[Start of Recorded data]
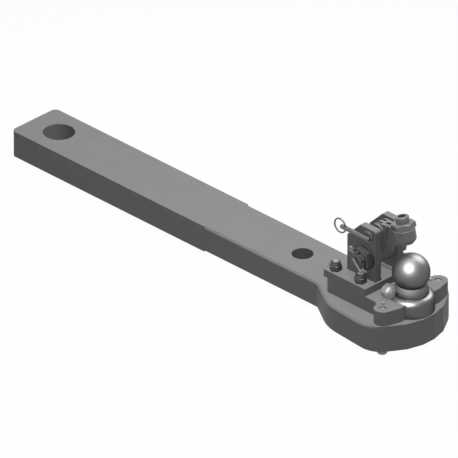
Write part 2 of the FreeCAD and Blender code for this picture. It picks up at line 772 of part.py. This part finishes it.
def all_parts():
    parts = {
        "drawbar": drawbar(),
        "clamp_block": clamp_block(),
        "coupling_ball": coupling_ball(),
        "ball_lock_plug": plug_shape(),
        "bracket_plate": bracket_plate(),
        "right_ear": ear(-1),
        "left_ear": ear(1),
        "ear_welds": ear_welds(),
        "pivot_bolt": pivot_bolt(),
        "pivot_washer": pivot_washer(),
        "castle_nut": castle_nut(),
        "split_pin": split_pin(),
        "hold_down_arm": hold_down_arm(),
        "pressure_pad": pressure_pad(),
        "pressure_spindle": pressure_spindle(),
        "jam_nut": jam_nut(),
        "lock_pin": lock_pin(),
        "handle_rod": handle_rod(),
        "pull_ring": pull_ring(),
    }
    for name, side in (("right", -1), ("left", 1)):
        parts[name + "_lug_bolt"] = lug_bolt(side)
        parts[name + "_dowel"] = dowel(side)
        parts[name + "_pivot_bush"] = pivot_bush(side)
    for i, (x, y) in enumerate(bolt_places(), 1):
        parts["bracket_bolt_%d" % i] = bracket_bolt(x, y)
        parts["bracket_nut_%d" % i] = bracket_nut(x, y)
    return parts


def main():
    os.makedirs("parts", exist_ok=True)
    for name, shape in all_parts().items():
        shape.exportStep("parts/%s.step" % name)
        box = shape.BoundBox
        print("%-18s solids %d valid %s volume %.0f  X %.1f..%.1f Y %.1f..%.1f Z %.1f..%.1f" % (
            name, len(shape.Solids), shape.isValid(), shape.Volume, box.XMin, box.XMax, box.YMin, box.YMax,
            box.ZMin, box.ZMax))


main()
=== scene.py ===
import bpy
import json
import math
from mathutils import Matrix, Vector


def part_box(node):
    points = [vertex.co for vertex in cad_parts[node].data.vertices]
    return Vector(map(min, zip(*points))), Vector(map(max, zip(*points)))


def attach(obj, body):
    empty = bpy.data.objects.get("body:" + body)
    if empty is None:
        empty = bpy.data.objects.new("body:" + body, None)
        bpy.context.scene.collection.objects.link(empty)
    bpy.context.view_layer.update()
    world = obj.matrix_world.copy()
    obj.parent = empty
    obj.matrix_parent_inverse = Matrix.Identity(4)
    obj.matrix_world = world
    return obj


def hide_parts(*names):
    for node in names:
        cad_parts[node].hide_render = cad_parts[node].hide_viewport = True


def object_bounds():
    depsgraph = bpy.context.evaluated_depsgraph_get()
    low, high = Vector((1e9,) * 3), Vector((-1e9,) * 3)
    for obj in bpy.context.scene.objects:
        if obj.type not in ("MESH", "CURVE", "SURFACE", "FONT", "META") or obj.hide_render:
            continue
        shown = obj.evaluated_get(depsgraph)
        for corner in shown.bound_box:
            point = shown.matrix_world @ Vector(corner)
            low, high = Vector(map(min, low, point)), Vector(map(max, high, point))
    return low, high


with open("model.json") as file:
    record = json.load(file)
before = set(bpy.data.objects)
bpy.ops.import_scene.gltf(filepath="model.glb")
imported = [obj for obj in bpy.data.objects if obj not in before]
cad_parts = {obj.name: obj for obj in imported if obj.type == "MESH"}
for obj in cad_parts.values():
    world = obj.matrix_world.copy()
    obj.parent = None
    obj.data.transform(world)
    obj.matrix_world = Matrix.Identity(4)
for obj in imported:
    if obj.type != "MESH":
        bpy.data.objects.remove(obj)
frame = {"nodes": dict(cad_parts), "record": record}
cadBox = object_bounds()
print("frame loaded:", len(frame["nodes"]), "nodes")

# The photograph is a parallel view, so the lens is very long
cameraSetup = {
    "aim": (0.5023, 0.0013, -0.0001),
    "azimuth": 45.0,
    "elevation": 30.0,
    "frameWidth": 0.9522,
    "lens": 1500.0,
    "sensor": 36.0,
    "clipShare": 3,               # the far clip, as a multiple of the distance
}

stageSetup = {
    "size": 24.0,
    "centreX": 0.5,
    "floorRough": 0.9,
    "floorSeen": 0.90,            # the floor's grey as the camera sees it
    "floorBounce": 0.29,          # and as it lights the part from below
    "whiteShare": 0.93,           # how much of the floor's look is plain white
    "ambient": 0.18,              # the world's light on the part
}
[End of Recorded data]
Job
Each line of the material must be restated exactly.

Solution for this problem
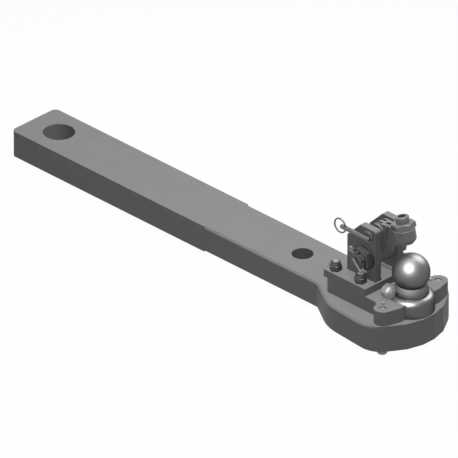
Write part 2 of the FreeCAD and Blender code for this picture. It picks up at line 772 of part.py. This part finishes it.
def all_parts():
    parts = {
        "drawbar": drawbar(),
        "clamp_block": clamp_block(),
        "coupling_ball": coupling_ball(),
        "ball_lock_plug": plug_shape(),
        "bracket_plate": bracket_plate(),
        "right_ear": ear(-1),
        "left_ear": ear(1),
        "ear_welds": ear_welds(),
        "pivot_bolt": pivot_bolt(),
        "pivot_washer": pivot_washer(),
        "castle_nut": castle_nut(),
        "split_pin": split_pin(),
        "hold_down_arm": hold_down_arm(),
        "pressure_pad": pressure_pad(),
        "pressure_spindle": pressure_spindle(),
        "jam_nut": jam_nut(),
        "lock_pin": lock_pin(),
        "handle_rod": handle_rod(),
        "pull_ring": pull_ring(),
    }
    for name, side in (("right", -1), ("left", 1)):
        parts[name + "_lug_bolt"] = lug_bolt(side)
        parts[name + "_dowel"] = dowel(side)
        parts[name + "_pivot_bush"] = pivot_bush(side)
    for i, (x, y) in enumerate(bolt_places(), 1):
        parts["bracket_bolt_%d" % i] = bracket_bolt(x, y)
        parts["bracket_nut_%d" % i] = bracket_nut(x, y)
    return parts


def main():
    os.makedirs("parts", exist_ok=True)
    for name, shape in all_parts().items():
        shape.exportStep("parts/%s.step" % name)
        box = shape.BoundBox
        print("%-18s solids %d valid %s volume %.0f  X %.1f..%.1f Y %.1f..%.1f Z %.1f..%.1f" % (
            name, len(shape.Solids), shape.isValid(), shape.Volume, box.XMin, box.XMax, box.YMin, box.YMax,
            box.ZMin, box.ZMax))


main()
=== scene.py ===
import bpy
import json
import math
from mathutils import Matrix, Vector


def part_box(node):
    points = [vertex.co for vertex in cad_parts[node].data.vertices]
    return Vector(map(min, zip(*points))), Vector(map(max, zip(*points)))


def attach(obj, body):
    empty = bpy.data.objects.get("body:" + body)
    if empty is None:
        empty = bpy.data.objects.new("body:" + body, None)
        bpy.context.scene.collection.objects.link(empty)
    bpy.context.view_layer.update()
    world = obj.matrix_world.copy()
    obj.parent = empty
    obj.matrix_parent_inverse = Matrix.Identity(4)
    obj.matrix_world = world
    return obj


def hide_parts(*names):
    for node in names:
        cad_parts[node].hide_render = cad_parts[node].hide_viewport = True


def object_bounds():
    depsgraph = bpy.context.evaluated_depsgraph_get()
    low, high = Vector((1e9,) * 3), Vector((-1e9,) * 3)
    for obj in bpy.context.scene.objects:
        if obj.type not in ("MESH", "CURVE", "SURFACE", "FONT", "META") or obj.hide_render:
            continue
        shown = obj.evaluated_get(depsgraph)
        for corner in shown.bound_box:
            point = shown.matrix_world @ Vector(corner)
            low, high = Vector(map(min, low, point)), Vector(map(max, high, point))
    return low, high


with open("model.json") as file:
    record = json.load(file)
before = set(bpy.data.objects)
bpy.ops.import_scene.gltf(filepath="model.glb")
imported = [obj for obj in bpy.data.objects if obj not in before]
cad_parts = {obj.name: obj for obj in imported if obj.type == "MESH"}
for obj in cad_parts.values():
    world = obj.matrix_world.copy()
    obj.parent = None
    obj.data.transform(world)
    obj.matrix_world = Matrix.Identity(4)
for obj in imported:
    if obj.type != "MESH":
        bpy.data.objects.remove(obj)
frame = {"nodes": dict(cad_parts), "record": record}
cadBox = object_bounds()
print("frame loaded:", len(frame["nodes"]), "nodes")

# The photograph is a parallel view, so the lens is very long
cameraSetup = {
    "aim": (0.5023, 0.0013, -0.0001),
    "azimuth": 45.0,
    "elevation": 30.0,
    "frameWidth": 0.9522,
    "lens": 1500.0,
    "sensor": 36.0,
    "clipShare": 3,               # the far clip, as a multiple of the distance
}

stageSetup = {
    "size": 24.0,
    "centreX": 0.5,
    "floorRough": 0.9,
    "floorSeen": 0.90,            # the floor's grey as the camera sees it
    "floorBounce": 0.29,          # and as it lights the part from below
    "whiteShare": 0.93,           # how much of the floor's look is plain white
    "ambient": 0.18,              # the world's light on the part
}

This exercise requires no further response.